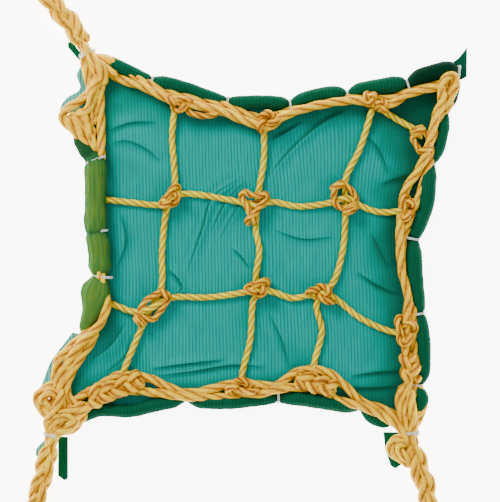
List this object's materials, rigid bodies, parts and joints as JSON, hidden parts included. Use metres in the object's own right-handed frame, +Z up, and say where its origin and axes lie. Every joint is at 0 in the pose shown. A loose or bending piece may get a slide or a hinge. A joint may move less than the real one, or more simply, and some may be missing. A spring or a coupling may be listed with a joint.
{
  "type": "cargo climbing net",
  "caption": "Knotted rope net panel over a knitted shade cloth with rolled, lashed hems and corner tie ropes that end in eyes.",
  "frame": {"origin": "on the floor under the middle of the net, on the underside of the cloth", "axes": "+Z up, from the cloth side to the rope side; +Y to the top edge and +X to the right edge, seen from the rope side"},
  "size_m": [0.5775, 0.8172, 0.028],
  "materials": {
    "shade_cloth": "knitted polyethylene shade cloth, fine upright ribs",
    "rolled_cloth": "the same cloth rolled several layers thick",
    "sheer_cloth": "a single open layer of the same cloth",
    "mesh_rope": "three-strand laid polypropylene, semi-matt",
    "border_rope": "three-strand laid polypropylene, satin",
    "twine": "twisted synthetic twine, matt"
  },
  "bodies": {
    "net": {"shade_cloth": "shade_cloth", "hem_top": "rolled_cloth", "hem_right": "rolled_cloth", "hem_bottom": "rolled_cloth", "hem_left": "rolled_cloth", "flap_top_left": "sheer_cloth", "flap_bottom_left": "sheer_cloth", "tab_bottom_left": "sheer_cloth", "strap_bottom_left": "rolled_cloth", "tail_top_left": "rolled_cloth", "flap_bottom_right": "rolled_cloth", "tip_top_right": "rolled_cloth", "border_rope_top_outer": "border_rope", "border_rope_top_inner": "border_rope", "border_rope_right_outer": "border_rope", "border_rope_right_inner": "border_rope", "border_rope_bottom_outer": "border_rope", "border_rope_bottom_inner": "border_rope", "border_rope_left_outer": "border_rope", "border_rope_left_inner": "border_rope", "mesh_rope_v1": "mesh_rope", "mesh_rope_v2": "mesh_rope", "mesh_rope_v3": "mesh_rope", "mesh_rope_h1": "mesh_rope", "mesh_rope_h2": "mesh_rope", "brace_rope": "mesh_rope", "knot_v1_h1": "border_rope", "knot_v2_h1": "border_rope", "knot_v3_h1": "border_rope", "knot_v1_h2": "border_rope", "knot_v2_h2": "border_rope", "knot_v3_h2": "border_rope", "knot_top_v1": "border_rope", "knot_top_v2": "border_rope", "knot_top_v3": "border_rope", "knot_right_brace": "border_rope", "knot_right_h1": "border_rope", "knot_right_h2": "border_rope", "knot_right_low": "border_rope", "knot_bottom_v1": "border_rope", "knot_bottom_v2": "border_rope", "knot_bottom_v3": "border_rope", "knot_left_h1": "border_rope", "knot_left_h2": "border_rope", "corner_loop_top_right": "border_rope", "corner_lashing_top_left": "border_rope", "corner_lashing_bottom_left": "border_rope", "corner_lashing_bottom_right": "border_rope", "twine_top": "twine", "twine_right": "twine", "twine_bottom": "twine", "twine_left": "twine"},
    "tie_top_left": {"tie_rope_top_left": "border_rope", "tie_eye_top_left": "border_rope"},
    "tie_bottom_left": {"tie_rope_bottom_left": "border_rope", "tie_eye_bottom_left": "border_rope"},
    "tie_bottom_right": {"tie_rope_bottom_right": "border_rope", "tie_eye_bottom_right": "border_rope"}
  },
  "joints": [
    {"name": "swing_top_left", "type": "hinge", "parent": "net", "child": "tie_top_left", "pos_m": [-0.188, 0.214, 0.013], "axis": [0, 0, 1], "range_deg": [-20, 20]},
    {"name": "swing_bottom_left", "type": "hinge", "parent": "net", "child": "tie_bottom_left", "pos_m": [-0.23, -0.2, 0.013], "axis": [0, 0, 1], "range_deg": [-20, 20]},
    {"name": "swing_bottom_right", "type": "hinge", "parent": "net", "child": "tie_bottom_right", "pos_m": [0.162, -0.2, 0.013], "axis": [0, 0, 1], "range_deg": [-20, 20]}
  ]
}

:::::

> [What is asked]:
Please set down the whole listing above without altering a single line.

> [Written answer]:
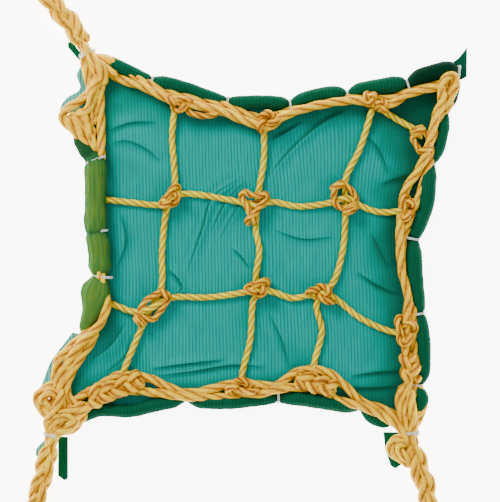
List this object's materials, rigid bodies, parts and joints as JSON, hidden parts included. Use metres in the object's own right-handed frame, +Z up, and say where its origin and axes lie. Every joint is at 0 in the pose shown. A loose or bending piece may get a slide or a hinge. A joint may move less than the real one, or more simply, and some may be missing. A spring or a coupling may be listed with a joint.
{
  "type": "cargo climbing net",
  "caption": "Knotted rope net panel over a knitted shade cloth with rolled, lashed hems and corner tie ropes that end in eyes.",
  "frame": {"origin": "on the floor under the middle of the net, on the underside of the cloth", "axes": "+Z up, from the cloth side to the rope side; +Y to the top edge and +X to the right edge, seen from the rope side"},
  "size_m": [0.5775, 0.8172, 0.028],
  "materials": {
    "shade_cloth": "knitted polyethylene shade cloth, fine upright ribs",
    "rolled_cloth": "the same cloth rolled several layers thick",
    "sheer_cloth": "a single open layer of the same cloth",
    "mesh_rope": "three-strand laid polypropylene, semi-matt",
    "border_rope": "three-strand laid polypropylene, satin",
    "twine": "twisted synthetic twine, matt"
  },
  "bodies": {
    "net": {"shade_cloth": "shade_cloth", "hem_top": "rolled_cloth", "hem_right": "rolled_cloth", "hem_bottom": "rolled_cloth", "hem_left": "rolled_cloth", "flap_top_left": "sheer_cloth", "flap_bottom_left": "sheer_cloth", "tab_bottom_left": "sheer_cloth", "strap_bottom_left": "rolled_cloth", "tail_top_left": "rolled_cloth", "flap_bottom_right": "rolled_cloth", "tip_top_right": "rolled_cloth", "border_rope_top_outer": "border_rope", "border_rope_top_inner": "border_rope", "border_rope_right_outer": "border_rope", "border_rope_right_inner": "border_rope", "border_rope_bottom_outer": "border_rope", "border_rope_bottom_inner": "border_rope", "border_rope_left_outer": "border_rope", "border_rope_left_inner": "border_rope", "mesh_rope_v1": "mesh_rope", "mesh_rope_v2": "mesh_rope", "mesh_rope_v3": "mesh_rope", "mesh_rope_h1": "mesh_rope", "mesh_rope_h2": "mesh_rope", "brace_rope": "mesh_rope", "knot_v1_h1": "border_rope", "knot_v2_h1": "border_rope", "knot_v3_h1": "border_rope", "knot_v1_h2": "border_rope", "knot_v2_h2": "border_rope", "knot_v3_h2": "border_rope", "knot_top_v1": "border_rope", "knot_top_v2": "border_rope", "knot_top_v3": "border_rope", "knot_right_brace": "border_rope", "knot_right_h1": "border_rope", "knot_right_h2": "border_rope", "knot_right_low": "border_rope", "knot_bottom_v1": "border_rope", "knot_bottom_v2": "border_rope", "knot_bottom_v3": "border_rope", "knot_left_h1": "border_rope", "knot_left_h2": "border_rope", "corner_loop_top_right": "border_rope", "corner_lashing_top_left": "border_rope", "corner_lashing_bottom_left": "border_rope", "corner_lashing_bottom_right": "border_rope", "twine_top": "twine", "twine_right": "twine", "twine_bottom": "twine", "twine_left": "twine"},
    "tie_top_left": {"tie_rope_top_left": "border_rope", "tie_eye_top_left": "border_rope"},
    "tie_bottom_left": {"tie_rope_bottom_left": "border_rope", "tie_eye_bottom_left": "border_rope"},
    "tie_bottom_right": {"tie_rope_bottom_right": "border_rope", "tie_eye_bottom_right": "border_rope"}
  },
  "joints": [
    {"name": "swing_top_left", "type": "hinge", "parent": "net", "child": "tie_top_left", "pos_m": [-0.188, 0.214, 0.013], "axis": [0, 0, 1], "range_deg": [-20, 20]},
    {"name": "swing_bottom_left", "type": "hinge", "parent": "net", "child": "tie_bottom_left", "pos_m": [-0.23, -0.2, 0.013], "axis": [0, 0, 1], "range_deg": [-20, 20]},
    {"name": "swing_bottom_right", "type": "hinge", "parent": "net", "child": "tie_bottom_right", "pos_m": [0.162, -0.2, 0.013], "axis": [0, 0, 1], "range_deg": [-20, 20]}
  ]
}